Yep build your own - I used a combination of 4x2 for the frame and 3x2 with 18mm MDF for the shelf and a 720mm x 40mm solid worktop.
Total cost about £200 with over half of that being the oak worktop



















More details in my Shedzilla Build thread


----------



## S3LDM (Apr 17, 2013)

I would defiantly build your own, you can design it so its fit for purpose for your needs, and chose your finish

Did not cost the earth either..


----------



## danwel (Feb 18, 2007)

both of the above look really good. S3DLM have you got any pics of how you mounted your vice? i am just gathering ideas at the moment but i would ideally like to encorporate a vice into my build if at all possible


----------



## S3LDM (Apr 17, 2013)

To be honest mate, it's really easy I just drilled down the through the work top and the 2x2 framework underneath and used long m8 bolts..


----------



## Bazmcc (Apr 30, 2014)

Even those draper and sealey ones rattle and sway about the place.

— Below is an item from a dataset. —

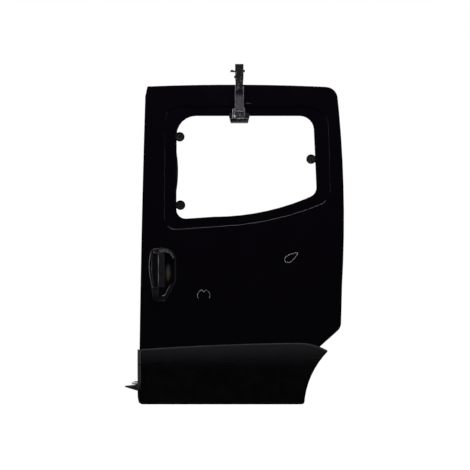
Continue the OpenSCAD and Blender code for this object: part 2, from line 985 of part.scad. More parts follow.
// Lifting hook: head bar, channel, foot, rubber and bolt
rebate_top_z = win_top_z + rebate_w - 6;
hook_gap = 0.5;
hook_back = min(bow_y(rebate_top_z), bow_y(win_top_z) + rebate) - hook_gap;
head_t = 12;
head_w = 33;
neck_w = channel_w - 2 * hook_t;
head_y = hook_back - hook_t - head_t;
head_foot_z = win_top_z + 97;
channel_top_z = win_top_z + 116;
channel_foot_z = win_top_z + 16;
shelf_z = win_top_z - 25;
shelf_t = 4;
lip_y = depth_y(win_top_z + lip_w + 20, frame_depth) + 1;

module hook_head() {
    wide = head_w / 2;
    neck = neck_w / 2;
    color("#3a3a3c")
    difference() {
        union() {
            slab(head_y, head_y + head_t) translate([hook_x, 0]) polygon(outline([
                [-neck, head_foot_z, 3], [-neck, channel_top_z + 6, 0],
                [-wide, channel_top_z + 34, 0], [-wide, hook_top_z, 0], [wide, hook_top_z, 0],
                [wide, channel_top_z + 34, 0], [neck, channel_top_z + 6, 0],
                [neck, head_foot_z, 3]]));
            block([hook_x - wide - 4, head_y + 2, lug_z - 4], [hook_x, head_y + head_t - 2, lug_z + 4]);
        }
        rod_x(pin_r, head_y + head_t / 2, cross_z, hook_x - wide - cut, hook_x + wide + cut);
    }
}

pin_r = 3;
cross_z = hook_top_z - 28;
lug_z = hook_top_z - 50;

module hook_cross_pin() {
    color("#5a5a5a")
    rod_x(pin_r, head_y + head_t / 2, cross_z, hook_x - 34, hook_x + 22);
}

module hook_channel() {
    half = channel_w / 2;
    front = hook_back - channel_d;
    color("#8d9096")
    union() {
        block([hook_x - half, hook_back - hook_t, channel_foot_z],
            [hook_x + half, hook_back, channel_top_z]);
        for (x = [hook_x - half, hook_x + half - hook_t])
            block([x, front, channel_foot_z], [x + hook_t, hook_back, channel_top_z]);
    }
}

module hook_foot() {
    half = foot_w / 2;
    neck = channel_w / 2;
    top = channel_foot_z;
    color("#4a4c50")
    union() {
        slab(hook_back - hook_t, hook_back) translate([hook_x, 0]) polygon([
            [-neck, top], [-half, top - 8], [-half, top - 18], [-half + 6, shelf_z],
            [half - 6, shelf_z], [half, top - 18], [half, top - 8], [neck, top]]);
        block([hook_x - half + 6, hook_back - 14, shelf_z],
            [hook_x + half - 6, lip_y + hook_t, shelf_z + shelf_t]);
        block([hook_x - half + 6, lip_y, shelf_z],
            [hook_x + half - 6, lip_y + hook_t, win_top_z + lip_w + 18]);
        for (side = [-1, 1])
            slab(hook_back - 14, hook_back) translate([hook_x, 0]) polygon([
                [side * neck, top], [side * (neck + 8), top - 32], [side * (neck + 8), shelf_z],
                [side * (neck - 3), shelf_z], [side * (neck - 3), top]]);
    }
}

module hook_pad() {
    half = foot_w / 2 - 6;
    lip_back = depth_y(win_top_z + lip_w, rebate + 2 * sheet) + 1;
    color("#1c1c1c")
    union() {
        block([hook_x - half, hook_back, shelf_z + shelf_t], [hook_x + half, lip_y, win_top_z]);
        block([hook_x - half, lip_back, win_top_z - cut],
            [hook_x + half, lip_y, win_top_z + lip_w]);
    }
}

module hook_bolt() {
    color("#6a6a6a")
    rod_y(7, hook_x + 4, channel_foot_z - 16, hook_back - hook_t - 5, hook_back - hook_t);
}

// Move the door so that the origin is the middle of the hook's top face
module placed() {
    translate([-hook_x, -(head_y + head_t / 2), -hook_top_z]) children();
}

placed() outer_skin();
placed() inner_panel();
placed() inner_panel_rim();
placed() window_frame_inner();
placed() front_pillar_stiffener();
placed() belt_stiffener();
placed() side_impact_beam();
placed() damping_pad();
placed() lower_cladding();
placed() front_edge_seal();
placed() window_hinge_bush_upper();
placed() window_hinge_bush_lower();
placed() window_latch_bush();
placed() handle_surround();
placed() handle_bowl();
placed() handle_grip();
placed() handle_pin();
placed() front_latch();
placed() rear_latch();
placed() latch_rod_front();
placed() latch_rod_rear();
placed() release_unit();
placed() inner_handle();
placed() rear_hinge_plate();
placed() buffer_upper();
placed() buffer_lower();
placed() upper_arm();
placed() upper_roller();
placed() upper_roller_pin();
placed() lower_arm();
placed() lower_guide_roller_front();
placed() lower_guide_roller_rear();
placed() lower_guide_pin_front();
placed() lower_guide_pin_rear();
placed() lower_load_roller();
placed() lower_load_pin();
placed() hook_head();
placed() hook_cross_pin();
placed() hook_channel();
placed() hook_foot();
placed() hook_pad();
placed() hook_bolt();
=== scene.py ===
# %% [markdown]
# # A van's sliding door on a lifting hook
#
# The real thing is two steel pressings, an outer skin and an inner pan, folded and welded together at the
# rim and sprayed gloss black. The glass and the trim are out, so its latches, rods and roller arms show
# from the cabin side. It hangs from a steel hook that grips the window frame.
#
# The shapes come ready made, as a fixed frame of named nodes. This notebook adds what a frame can't hold:
# finishes, welds, screws, clips, chalk marks, light and a camera.

# %% Load the frame
import math
import random

import bmesh
import bpy
import numpy as np
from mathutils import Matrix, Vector
from mathutils.bvhtree import BVHTree


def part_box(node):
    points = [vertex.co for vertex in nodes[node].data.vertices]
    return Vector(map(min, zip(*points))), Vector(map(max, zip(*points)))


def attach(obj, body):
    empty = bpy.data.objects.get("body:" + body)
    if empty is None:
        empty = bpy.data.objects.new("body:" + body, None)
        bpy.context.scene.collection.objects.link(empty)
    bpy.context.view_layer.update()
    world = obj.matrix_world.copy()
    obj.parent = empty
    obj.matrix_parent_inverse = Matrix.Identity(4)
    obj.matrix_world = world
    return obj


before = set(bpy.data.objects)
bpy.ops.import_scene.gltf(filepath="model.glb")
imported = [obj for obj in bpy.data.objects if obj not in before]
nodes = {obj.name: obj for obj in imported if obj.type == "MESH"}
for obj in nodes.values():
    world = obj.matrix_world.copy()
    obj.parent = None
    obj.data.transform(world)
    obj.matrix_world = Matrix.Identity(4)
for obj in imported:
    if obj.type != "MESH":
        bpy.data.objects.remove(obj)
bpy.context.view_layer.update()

# %% [markdown]
# ## Places on the door
#
# The frame's origin is on top of the hook, which is a poor place to measure a door from. People who make
# doors measure from the foot of the front edge: X to the rear, Y into the cabin, Z up, in millimetres. One
# function turns such a place into the frame's metres.
#
# The body side is bowed like a barrel with a very large radius, so anything that lies on it needs the
# height's own depth and tilt. Two more functions give those, and a third gives a node's box as door places.

# %% Door places and the bow of the body side
MM = 0.001
HOOK_TO_FRONT_EDGE = 388
FOOT = Vector((-HOOK_TO_FRONT_EDGE * MM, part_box("outer_skin")[0].y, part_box("lower_cladding")[0].z))
BOW_RADIUS = 4200
FULLEST_HEIGHT = 426


def at(x, y, z):
    """A door place in millimetres as a point of the frame."""
    return FOOT + Vector((x, y, z)) * MM


def door_box(name):
    """Both corners of a node's box, as door places in millimetres."""
    return [(corner - FOOT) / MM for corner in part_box(name)]


def bow_y(z, depth=0.0):
    """Depth in millimetres of the sheet that lies a given depth under the paint, at height z."""
    radius = BOW_RADIUS - depth
    return BOW_RADIUS - math.sqrt(radius ** 2 - (z - FULLEST_HEIGHT) ** 2)


def outward(z, depth=0.0):
    """Direction out of the vehicle, square to the bowed sheet at height z."""
    lean = math.asin((z - FULLEST_HEIGHT) / (BOW_RADIUS - depth))
    return Vector((0, -math.cos(lean), math.sin(lean)))


print("foot of the front edge at", [round(v, 4) for v in FOOT])

# %% [markdown]
# ## Camera
#
# The photo was taken square on from about five metres, with the lens level and a little above the middle
# of the door. The distance matters: the bowed door's top and foot are farther away than its middle, and a
# nearer camera would shrink them more. The lens is then fixed by how much of the image the door fills.

# %% Camera
CAMERA_DISTANCE = 5.0
# The point that the middle of the photo shows.
AIM = Vector((-0.0169, -0.015, -0.6693))
SENSOR_MM = 36.0
IMAGE_PIXELS = 470
# The door is 1250 mm high over its cladding, and fills 320 pixels.
METRES_PER_PIXEL = 0.003906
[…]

I got together about a load of 2" box section and welded together my own table, and bolted a wooden top to it. It's capable of holding probably close to a tonne but I still intend on bolting the back legs to the wall. Altogether it'll have cost me about £20 - £30 in materials and it's about 6ft x 2ft. Took about 2-3 hours one afternoon to put together. My next project for it in a sliding drawer to sit just below the work surface. On the other side of my garage I have 2 old school desks which were getting skipped and I got for free. they're as good as any workbench I've seen sub £300.


----------



## Bero (Mar 9, 2008)

Here's a picture of the one I built....in a rather messy garage......


----------



## shudaman (Sep 12, 2010)

Thought I'd add my work station 
Just need to fill the gap with a big blue roll cab!


----------